Task instructions – Single out each line with the word "scene" and copy it.

Data provided –
====================
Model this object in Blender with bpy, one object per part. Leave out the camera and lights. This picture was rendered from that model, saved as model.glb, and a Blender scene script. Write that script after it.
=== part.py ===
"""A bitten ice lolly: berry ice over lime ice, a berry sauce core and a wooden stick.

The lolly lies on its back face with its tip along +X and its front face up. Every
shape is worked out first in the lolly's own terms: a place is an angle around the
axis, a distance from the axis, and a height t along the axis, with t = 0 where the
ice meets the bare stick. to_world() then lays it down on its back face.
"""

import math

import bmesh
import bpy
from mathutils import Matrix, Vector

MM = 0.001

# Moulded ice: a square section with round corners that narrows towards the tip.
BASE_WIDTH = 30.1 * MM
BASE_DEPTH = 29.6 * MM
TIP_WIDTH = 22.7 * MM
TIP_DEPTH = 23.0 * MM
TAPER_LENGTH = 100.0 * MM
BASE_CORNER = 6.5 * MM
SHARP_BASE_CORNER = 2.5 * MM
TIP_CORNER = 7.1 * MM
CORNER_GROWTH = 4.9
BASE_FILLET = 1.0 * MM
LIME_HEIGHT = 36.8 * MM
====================
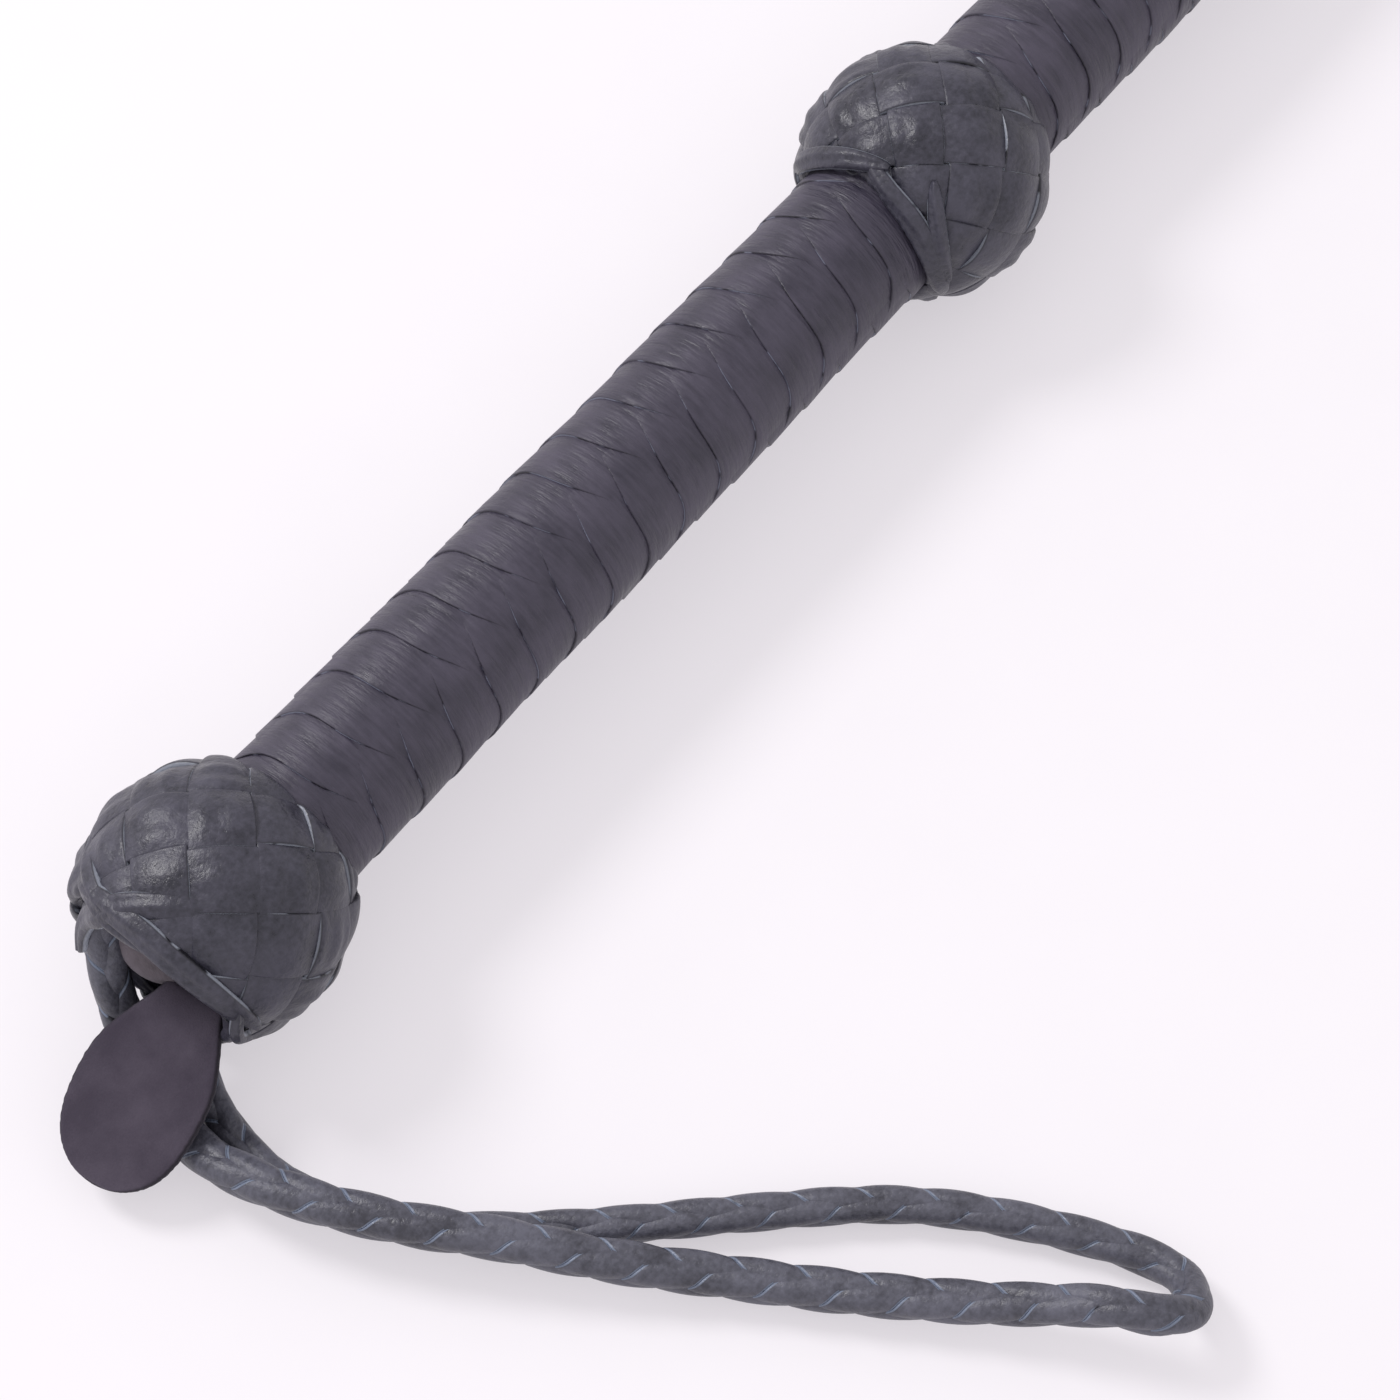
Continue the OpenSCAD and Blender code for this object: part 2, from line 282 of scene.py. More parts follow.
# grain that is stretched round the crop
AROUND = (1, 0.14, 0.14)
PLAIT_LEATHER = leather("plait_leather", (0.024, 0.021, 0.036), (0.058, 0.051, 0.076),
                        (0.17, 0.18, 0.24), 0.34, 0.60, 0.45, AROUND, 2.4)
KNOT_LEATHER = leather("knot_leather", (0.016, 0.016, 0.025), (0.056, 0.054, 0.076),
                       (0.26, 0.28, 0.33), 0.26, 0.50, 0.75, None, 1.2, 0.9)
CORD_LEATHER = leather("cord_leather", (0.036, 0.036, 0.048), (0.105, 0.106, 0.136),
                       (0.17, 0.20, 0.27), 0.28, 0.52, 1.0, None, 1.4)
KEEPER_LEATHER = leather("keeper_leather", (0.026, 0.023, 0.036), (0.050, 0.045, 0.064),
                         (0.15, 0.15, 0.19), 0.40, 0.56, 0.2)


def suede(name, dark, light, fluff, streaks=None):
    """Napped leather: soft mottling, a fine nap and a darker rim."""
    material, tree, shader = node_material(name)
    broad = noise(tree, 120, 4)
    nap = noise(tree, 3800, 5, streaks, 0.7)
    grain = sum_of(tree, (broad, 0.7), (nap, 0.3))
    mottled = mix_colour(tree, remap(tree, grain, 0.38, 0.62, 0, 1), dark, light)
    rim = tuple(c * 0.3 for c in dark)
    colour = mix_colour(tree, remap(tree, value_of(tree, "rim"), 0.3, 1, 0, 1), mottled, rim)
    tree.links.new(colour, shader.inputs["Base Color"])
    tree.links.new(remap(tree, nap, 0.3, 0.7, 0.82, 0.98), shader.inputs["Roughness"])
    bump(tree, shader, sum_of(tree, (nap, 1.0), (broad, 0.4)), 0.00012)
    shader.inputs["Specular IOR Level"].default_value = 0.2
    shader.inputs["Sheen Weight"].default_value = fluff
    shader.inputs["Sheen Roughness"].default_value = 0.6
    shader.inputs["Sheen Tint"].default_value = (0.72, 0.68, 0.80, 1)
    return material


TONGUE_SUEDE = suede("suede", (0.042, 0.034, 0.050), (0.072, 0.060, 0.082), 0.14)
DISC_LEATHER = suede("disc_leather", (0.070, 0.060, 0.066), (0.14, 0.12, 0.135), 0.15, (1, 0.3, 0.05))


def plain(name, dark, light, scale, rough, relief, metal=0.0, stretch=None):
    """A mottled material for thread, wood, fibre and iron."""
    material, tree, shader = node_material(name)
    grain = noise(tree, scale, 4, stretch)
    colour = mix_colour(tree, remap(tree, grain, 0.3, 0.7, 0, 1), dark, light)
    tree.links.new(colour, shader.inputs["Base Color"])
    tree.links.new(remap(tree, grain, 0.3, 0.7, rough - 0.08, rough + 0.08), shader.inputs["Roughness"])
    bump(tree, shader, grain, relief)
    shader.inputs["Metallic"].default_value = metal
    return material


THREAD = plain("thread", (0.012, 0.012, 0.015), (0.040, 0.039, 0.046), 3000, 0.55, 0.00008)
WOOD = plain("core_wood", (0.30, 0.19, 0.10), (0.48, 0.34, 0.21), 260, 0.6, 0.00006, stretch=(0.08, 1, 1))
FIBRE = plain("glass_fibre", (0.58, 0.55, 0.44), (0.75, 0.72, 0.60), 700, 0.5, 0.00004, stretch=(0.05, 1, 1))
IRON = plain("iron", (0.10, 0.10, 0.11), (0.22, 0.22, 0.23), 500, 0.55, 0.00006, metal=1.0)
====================
Task result –
Model this object in Blender with bpy, one object per part. Leave out the camera and lights. This picture was rendered from that model, saved as model.glb, and a Blender scene script. Write that script after it.
Continue the OpenSCAD and Blender code for this object: part 2, from line 282 of scene.py. More parts follow.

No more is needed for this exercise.